One private banker welcomed Maurer’s embrace, saying that «anything would have been an improvement» over the previous finance minister, Eveline Widmer-Schlumpf, who oversaw the burial of banking secrecy amid massive pressure from the U.S.

Sovereign Wealth Fund?

Maurer, who went on to compare Swiss private banks’ expertise, precision and know-how to that of Swiss watchmaking, said he envisaged more joint government and private sector efforts like a recent Asia trip.

He also said the government is examining a sovereign wealth fund in which private banks could also invest, «because you complained that you have too much money and too few investment opportunities,» as he put it.

«This is another example where it may behoove us to work together, but there are still many hurdles to clear.»

Host of Worries

Bern as the savior for Switzerland’s white-glove private banks? Not quite: business in private banks’ main hunting ground – Europe – is drying up, and Bern has gained little traction in a long-simmering standoff with the European Union. Expansion into Latin America, the Middle East, and Asia has proven costly and time-consuming.

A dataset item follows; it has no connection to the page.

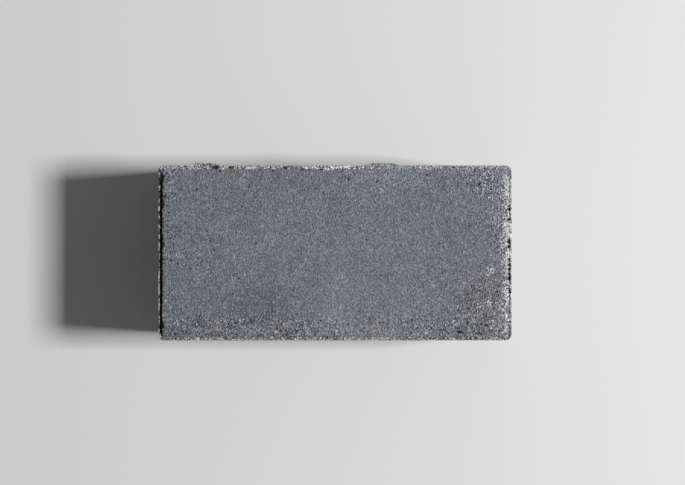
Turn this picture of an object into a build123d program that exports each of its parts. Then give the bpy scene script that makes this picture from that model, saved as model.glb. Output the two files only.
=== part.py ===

Negative interest rates will also remain a worry for the foreseeable future: banks paid a total of 1.5 billion Swiss francs to the central bank last year in charges for franc deposits. Margins on interest rate business have crumbled, and the industry is desperate for them to turn positive again.

Pooling Private Planes

With the SNB hamstrung by Europe’s beleaguered financial straits, this is unlikely to happen anytime soon. Over lunch that included beef fillet and smoked salmon, finews.asia spoke to several private bankers who bemoaned the industry's current predicament.

A Genevan banquier warned that he only had a few minutes to talk, as he was hitching a ride back home on a rival's private plane. In Swiss private banking, the age of austerity means private plane carpooling.